Noch weitere sechs Transporte rollten in den darauffolgenden zwei Wochen aus der Gemeinde in Richtung Baden-Württemberg nach den Zielorten Mannheim, Mosbach, Heilbronn-Aalen, Bad-Mergentheim, Tauberbischofsheim, Öhringen-Künzelsau und Karlsruhe.
Anfang Februar war Wudersch praktisch leer. Die Häuser standen offen, die Haustiere herrenlos zurückgelassen und unversorgt, die Preßhäuser und Keller von Plüderern belagert. Nahezu 80% der 10 000 deutschen Einwohner waren abtransportiert, die Zurückgebliebenen weitgehend eingeschüchtert.
Am 23. August 1947 kam es zu einer neueren Aussiedlung. Diesmal wurden achtzig Familien in die russisch besetzte Ostzone Deutschlands, in die spätere DDR vertrieben. Auch der Gemeinderichter, Georg Ebner und seine Familie wurden mitgenommen. „(…) Mein Mann war ihnen schon längst ein Dorn im Auge. Als Dorfrichter kämpfte er immer wieder gegen ihren Unfug und Terror an. Nun erfaßten sie die Gelegenheit ihn loszuwerden und schnappten sich auch noch ein schönes Vermögen.”

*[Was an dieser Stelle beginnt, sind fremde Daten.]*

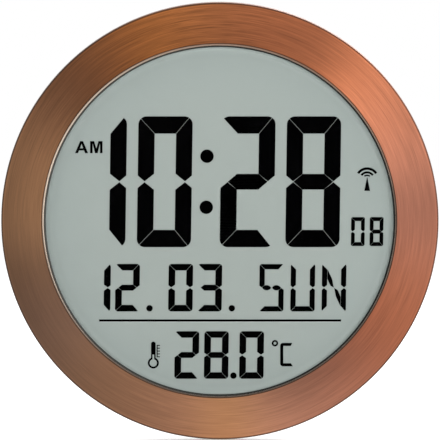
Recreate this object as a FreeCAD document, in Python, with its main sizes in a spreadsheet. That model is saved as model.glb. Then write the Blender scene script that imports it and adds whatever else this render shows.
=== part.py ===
import FreeCAD, Part
import math
import os
import re
import Sketcher
from FreeCAD import Placement, Rotation, Vector

# A round radio-controlled wall clock with a liquid crystal display.
# +X is to the right of someone who faces the display, +Z is up and -Y points out from the wall.
# The origin is the middle of the hanging slot's top, in the plane of the wall.
# Depths count outward from the wall, and heights on the dial count from its centre.

SIZES = {
    # the whole clock
    "rim_radius": 130.0,
    "hang_drop": 88.0,
    # the spun copper ring
    "ring_sheet": 0.8,
    "ring_front": 27.3,
    "ring_back": 17.0,
    "ring_slope": 0.103,
    "ring_mouth": 105.5,
    "ring_throat": 104.0,
    "ring_throat_depth": 25.4,
    "ring_corner": 1.2,
    "ring_lip_corner": 0.6,
    "tape_thick": 0.3,
    "tape_inner": 114.0,
    "tape_outer": 126.0,
    # the window and its gasket
    "lens_radius": 111.8,
    "lens_back": 23.8,
    "lens_front": 25.0,
    "gasket_inner": 103.3,
    "gasket_outer": 108.0,
    # the moulded front frame
    "frame_radius": 129.1,
    "frame_lip_radius": 129.9,
    "frame_lip_front": 16.8,
    "frame_wall": 2.5,
    "frame_corner": 1.6,
    "ledge_inner": 106.0,
    "ledge_back": 23.0,
    "lens_seat": 112.2,
    "rib_inner": 119.6,
    "rib_outer": 121.1,
    "rib_back": 17.5,
    # the display, from its front polariser to the foam behind it
    "glass_reach": 109.0,
    "polariser_front": 22.9,
    "glass_front": 22.65,
    "crystal_front": 21.55,
    "crystal_back": 21.4,
    "rear_glass_back": 20.3,
    "reflector_back": 20.05,
    "foam_back": 19.05,
    "contact_ledge": 4.0,
    "seal_reach": 108.4,
    "seal_wide": 1.5,
    # the carrier plate
    "carrier_reach": 110.0,
    "carrier_back": 17.05,
    "carrier_window_wide": 33.5,
    "carrier_window_high": 19.5,
    "carrier_window_corner": 2.0,
    "ear_circle": 113.6,
    "ear_radius": 5.0,
    "zebra_half": 42.0,
    "zebra_low": -108.4,
    "zebra_high": -106.0,
    "zebra_room": 0.15,
    "standoff_radius": 2.5,
    # bosses and screws
    "boss_circle": 114.3,
    "case_boss_radius": 4.0,
    "case_boss_front": 13.0,
    "post_radius": 3.5,
    "pilot_radius": 1.15,
    "pilot_end": 20.5,
    "carrier_pilot_end": 22.0,
    "screw_shank": 1.1,
    "screw_way": 1.4,
    "screw_head": 2.3,
    "screw_head_high": 1.6,
    "screw_seat": 8.0,
    "screw_well": 2.8,
    "case_screw_tip": 19.5,
    "carrier_screw_tip": 21.5,
    "cross_long": 2.6,
    "cross_wide": 0.6,
    "cross_deep": 0.8,
    # the rear case
    "case_radius": 128.6,
    "case_front": 13.2,
    "case_wall": 2.0,
    "case_corner": 7.0,
    "tongue_outer": 126.4,
    "tongue_inner": 124.8,
    "tongue_front": 15.2,
    "tongue_root": 11.0,
    # the battery box
    "box_half_wide": 28.75,
    "box_half_high": 16.0,
    "box_wall": 1.6,
    "box_floor": 17.2,
    "box_floor_front": 18.6,
    "door_half_wide": 29.9,
    "door_foot": -17.1,
    "door_back": 0.3,
    "door_front": 2.0,
    "door_room": 0.35,
    "hinge_depth": 2.2,
    "hinge_height": 17.8,
    "hinge_barrel": 1.6,
    "hinge_room": 2.7,
    "hinge_pin": 1.0,
    "hinge_bore": 1.05,
    "hinge_half": 26.6,
    "hinge_pin_end": 29.3,
    "knuckle_half": 27.0,
    "knuckle_end": 31.5,
    "knuckle_high": 2.6,
    "knuckle_front": 5.0,
    "notch_half": 6.0,
    "notch_high": 3.2,
    "notch_deep": 1.4,
    "door_shoulder": 3.8,
    "door_grip_half": 4.5,
    "door_grip_rib": 0.5,
    # cells and contacts
    "cell_radius": 7.25,
    "cell_half": 24.65,
    "cell_nub_radius": 2.75,
    "cell_nub": 1.2,
    "cell_height": 7.75,
    "cell_depth": 9.8,
    "contact_sheet": 0.4,
    "contact_half": 5.5,
    "contact_low": 3.4,
    "contact_top": 16.2,
    "contact_gap": 0.05,
    "tab_half": 1.5,
    "tab_low": 12.6,
    "tab_high": 13.0,
    "tab_reach": 33.0,
    "spring_wire": 0.35,
    "spring_wide": 3.6,
    "spring_narrow": 1.9,
    "spring_turns": 3.0,
    # the hanging plate and its pocket
    "plate_half": 15.0,
    "plate_low": -18.0,
    "plate_high": 9.0,
    "plate_back": 0.3,
    "plate_front": 1.3,
    "plate_corner": 2.0,
    "slot_half": 2.2,
    "entry_radius": 4.5,
    "entry_drop": -10.0,
    "pocket_half": 8.0,
    "pocket_low": -16.0,
    "pocket_high": 7.0,
    "pocket_front": 7.0,
    "pocket_wall": 1.5,
    "block_margin": 2.0,
    "plate_screw_across": 11.6,
    "plate_screw_drop": -4.5,
    "plate_screw_head": 2.0,
    "plate_screw_shank": 1.0,
    "plate_screw_tip": 6.5,
    "plate_room": 0.1,
    # the keys on the back
    "key_row": -60.0,
    "key_pitch": 16.0,
    "panel_half_wide": 43.0,
    "panel_half_high": 9.0,
    "panel_deep": 3.0,
    "panel_front": 5.0,
    "panel_corner": 3.0,
    "key_radius": 3.5,
    "key_room": 0.3,
    "key_back": 1.0,
    "key_flange": 4.6,
    "key_flange_back": 5.15,
    "key_flange_front": 6.2,
    "key_stem": 1.6,
    "reset_radius": 1.5,
    "reset_back": 3.3,
    "key_crown": 0.6,
    # switches and their plungers
    "switch_half": 3.0,
    "switch_back": 9.95,
    "switch_well": 12.7,
    "plunger_radius": 1.7,
    "plunger_room": 0.3,
    "plunger_back": 9.2,
    "plunger_front": 11.6,
    # the boards
    "board_back": 13.45,
    "board_front": 15.05,
    "board_low": -109.0,
    "board_shoulder": -95.0,
    "board_high": -44.0,
    "board_foot_half": 44.0,
    "board_half": 58.0,
    "board_corner": 2.0,
    "board_screw_across": 50.0,
    "board_screw_high": -52.0,
    "board_screw_low": -88.0,
    "board_screw_head": 1.9,
    "board_screw_head_high": 1.3,
    "board_screw_shank": 0.9,
    "board_screw_pilot": 0.95,
    "board_screw_tip": 18.4,
    "chip_radius": 9.0,
    "chip_high": 1.5,
    "chip_height": -84.0,
    "can_radius": 1.0,
    "can_long": 6.2,
    "can_across": 19.0,
    "can_height": -80.0,
    "cap_radius": 2.5,
    "cap_long": 5.4,
    "cap_across": -28.0,
    "cap_height": -78.0,
    "cap_pitch": 8.0,
    "chip_part_long": 2.0,
    "chip_part_wide": 1.2,
    "chip_part_high": 0.6,
    "chip_part_pitch": 4.0,
    "resistor_across": 27.0,
    "resistor_height": -95.0,
    "receiver_across": 48.0,
    "receiver_height": 45.0,
    "receiver_half_wide": 10.0,
    "receiver_half_high": 7.0,
    "receiver_thick": 1.0,
    "receiver_chip_wide": 5.0,
    "receiver_chip_high": 1.3,
    # the ferrite aerial
    "rod_radius": 5.0,
    "rod_half": 30.0,
    "rod_depth": 9.8,
    "rod_height": 45.0,
    "coil_radius": 6.4,
    "coil_half": 14.0,
    "holder_across": 22.0,
    "holder_half": 2.0,
    "holder_half_high": 7.0,
    "holder_back": 7.6,
    "rod_room": 0.05,
    # the temperature sensor and its vents
    "sensor_across": -78.0,
    "sensor_height": -55.0,
    "sensor_depth": 7.0,
    "sensor_radius": 1.6,
    "sensor_long": 4.0,
    "vent_half_wide": 0.8,
    "vent_half_high": 6.5,
    "vent_pitch": 3.2,
    # insulated wires
    "lead_radius": 0.65,
    "thin_lead_radius": 0.4,
    # the picture on the display
    "lean": 0.014,
    "time_high": 77.84,
    "time_wide": 32.21,
    "time_stroke": 9.73,
    "time_bar": 10.25,
    "time_middle": 9.27,
    "time_round": 4.83,
    "time_gap": 0.22,
    "time_foot": -15.74,
    "time_left": -88.43,
    "time_pitch": 39.01,
    "time_colon_step": 49.28,
    "colon_radius": 3.99,
    "colon_across": -8.19,
    "colon_low": 7.99,
    "colon_high": 38.39,
    "small_high": 28.3,
    "small_wide": 14.52,
    "small_stroke": 3.97,
    "small_bar": 3.88,
    "small_middle": 3.5,
    "small_round": 1.95,
    "small_gap": 0.16,
    "date_foot": -54.02,
    "day_left": -79.68,
    "month_left": -30.78,
    "date_pitch": 17.3,
    "dot_radius": 1.91,
    "day_dot": -41.83,
    "month_dot": 7.08,
    "dot_rise": 1.89,
    "temperature_foot": -94.09,
    "temperature_left": -27.12,
    "temperature_pitch": 17.56,
    "tenths_left": 11.4,
    "tenths_dot": 8.06,
    "letter_high": 28.2,
    "letter_wide": 14.48,
    "letter_stroke": 3.13,
    "letter_lens": 2.98,
    "letter_round": 1.46,
    "letter_left": 23.28,
    "letter_pitch": 18.56,
    "second_high": 17.22,
    "second_wide": 8.12,
    "second_stroke": 2.26,
    "second_bar": 2.36,
    "second_round": 1.05,
    "second_gap": 0.12,
    "second_foot": -15.1,
    "second_left": 77.86,
    "second_pitch": 11.09,
    "line_left": -71.76,
    "line_right": 72.08,
    "line_low": -60.0,
    "line_high": -58.77,
}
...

Die in Deutschland Angekommenen wurden von armseligen Umständen erwartet, anfangs wurden sie in Notwohnungen untergebracht. Erst nach vielen Jahren konnten sie sich in den deutschen Alltag einfügen, so daß sie sich bis heute noch vorwiegend als Wuderscher fühlen. Die in Wudersch zurückgebliebene deutsche Gemeinschaft wähnte sich noch lange in ständiger Gefahr und konnte ihre Traditionen auch später nur eingeschränkt pflegen.
Die Vertreibung aus Wudersch war ein Meilenstein im Leben der Gemeinde. Die Erinnerungs-Gedanken von Josef Hauser (Obrigheim) widerspiegeln jene Stimmung, die den mit Bitterkeit vermischten Lebenswillen der vertriebenen Deutschen zum Ausdruck bringt: „Keiner der Vertriebenen hatte sich etwas zuschulden kommen lassen. Es war eine unaussprechliche und unvorstellbare Ungerechtigkeit, Menschen, die immer nur fleißig ihrer Arbeit nachgegangen sind, von Haus und Hof zu vertreiben (…)
Man hat uns die Heimat genommen. Wir meinten immer noch, daß die Gerechtigkeit siegen müßte und wir eines Tages doch wieder in die alte Heimat zurückkehren können.”